To give one nonsense penalty may be regarded as a misfortune, to give two seems like carelessness. To give no fewer than three surely indicates that the official in question should not be permitted to oversee a match of this importance again...but, as we know from Matthew Breeze's career, the A-League doesn't quite work like that.
It appeared that the tumbles of Simon Lynch and Song Jin-Hyung were awarded penalties for artistic merit. And then Michael Zullo gave a demonstration of how to win a penalty, A-League style: flash your high boot in an opponent's face, and then run straight into him.
Still, Tarek Elrich's goal provided not just legitimacy but a fine moment to finish a game in which the spectators definitely got their money's worth.
Can Newcastle go on and win it now?
It will be extremely tight. For the record, I'm picking extra time and penalties in the final...with perhaps the Mariners just holding the edge in the nerves department.
What's your take on it? was it off because Heargield was "involved" or did the linesman think Griffiths was off?
Difficult one. I'll c&p what I wrote about it on another site:
Tricky call that one.
There was a player (Bridge I think) coming back from an offside position anyway. Now I know that usually such a player is considered irrelevant as he's not involving himself in the play, but that does make things difficult for defenders (I speak from plenty of experience here): if you've pushed up and know there's a guy in an offside position as a result, you tend to switch off a bit as regards runners from deeper. In a way, the modern trend of considering "passive" offside positions irrelevant to the play forces defenders to play two separate offside traps, when you think about it. Not quite as simple as some people make out.
If Griffo was called O/S, then yes, the call was ridiculous. But I thought that Green didn't actually whistle (couldn't see when the flag went up) until Griffo passed to Hearfield, who was offside when the ball was played through.
Net result was that the goal was correctly disallowed, although probably for the wrong reason.

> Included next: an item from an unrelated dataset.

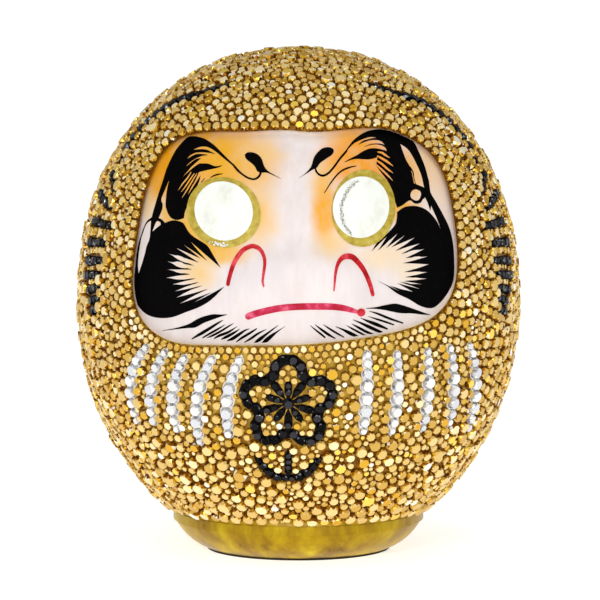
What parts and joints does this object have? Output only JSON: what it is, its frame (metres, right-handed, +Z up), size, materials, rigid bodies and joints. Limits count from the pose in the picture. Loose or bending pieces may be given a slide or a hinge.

Please e-mail me at firstname.lastname@example.org. Two friends of mine and I run a mostly Houston-Dynamo-oriented blog called Nutmegged at http://nutmegging.blogspot.com. Prior to the Pan-Pacific Championships, I was hoping we could set up a two-way blogging deal where we trade information about our respective clubs. Let me know if this intrigues you. Specifically, I was thinking that we each answer a series of five questions posed by the other about the relative strengths/weaknesses/things-the-other-might-not-know about our teams. Then we put the Q&A on our respective blogs. What do you say?
In retrospect we know it was the right decision, but there's argument about why he called it. Well a good linesman would/should have called it, when he did, for the right reasons. I don't know why we assume that's not possibly what happened. We assume that the linesmen was as stupid as many of us and was calling Griffiths, who he could have seen as easily as any of us was in an on-side position.
There were two players in off-side positions if they were 'involved in play'. They were running fast, drawing defenders and creating space and options for Griffiths. That's being involved in play, and they were doing it from the beginning of the play.
Excellent call. Well done linesman. From some of the crap I've read on other forums, there are many who simply don't understand the rule.
The off-side rule is the hardest one to grasp perhaps, and it is certainly the hardest to call, but with the benefit of video, we can see quite precisely. The greyest part of the equation is whether a player is 'involved in play'. In this case they obviously, obviously were.
Can't begrudge Newcastle the match that's for sure. If the Roar can't strike, they can't expect to win.
To continue to play someone after a major blow to the head is to say there was no alternative. There was an EXCELLENT alternative, and Frank blew it. Newcastle scores while Oggy is being wrapped up.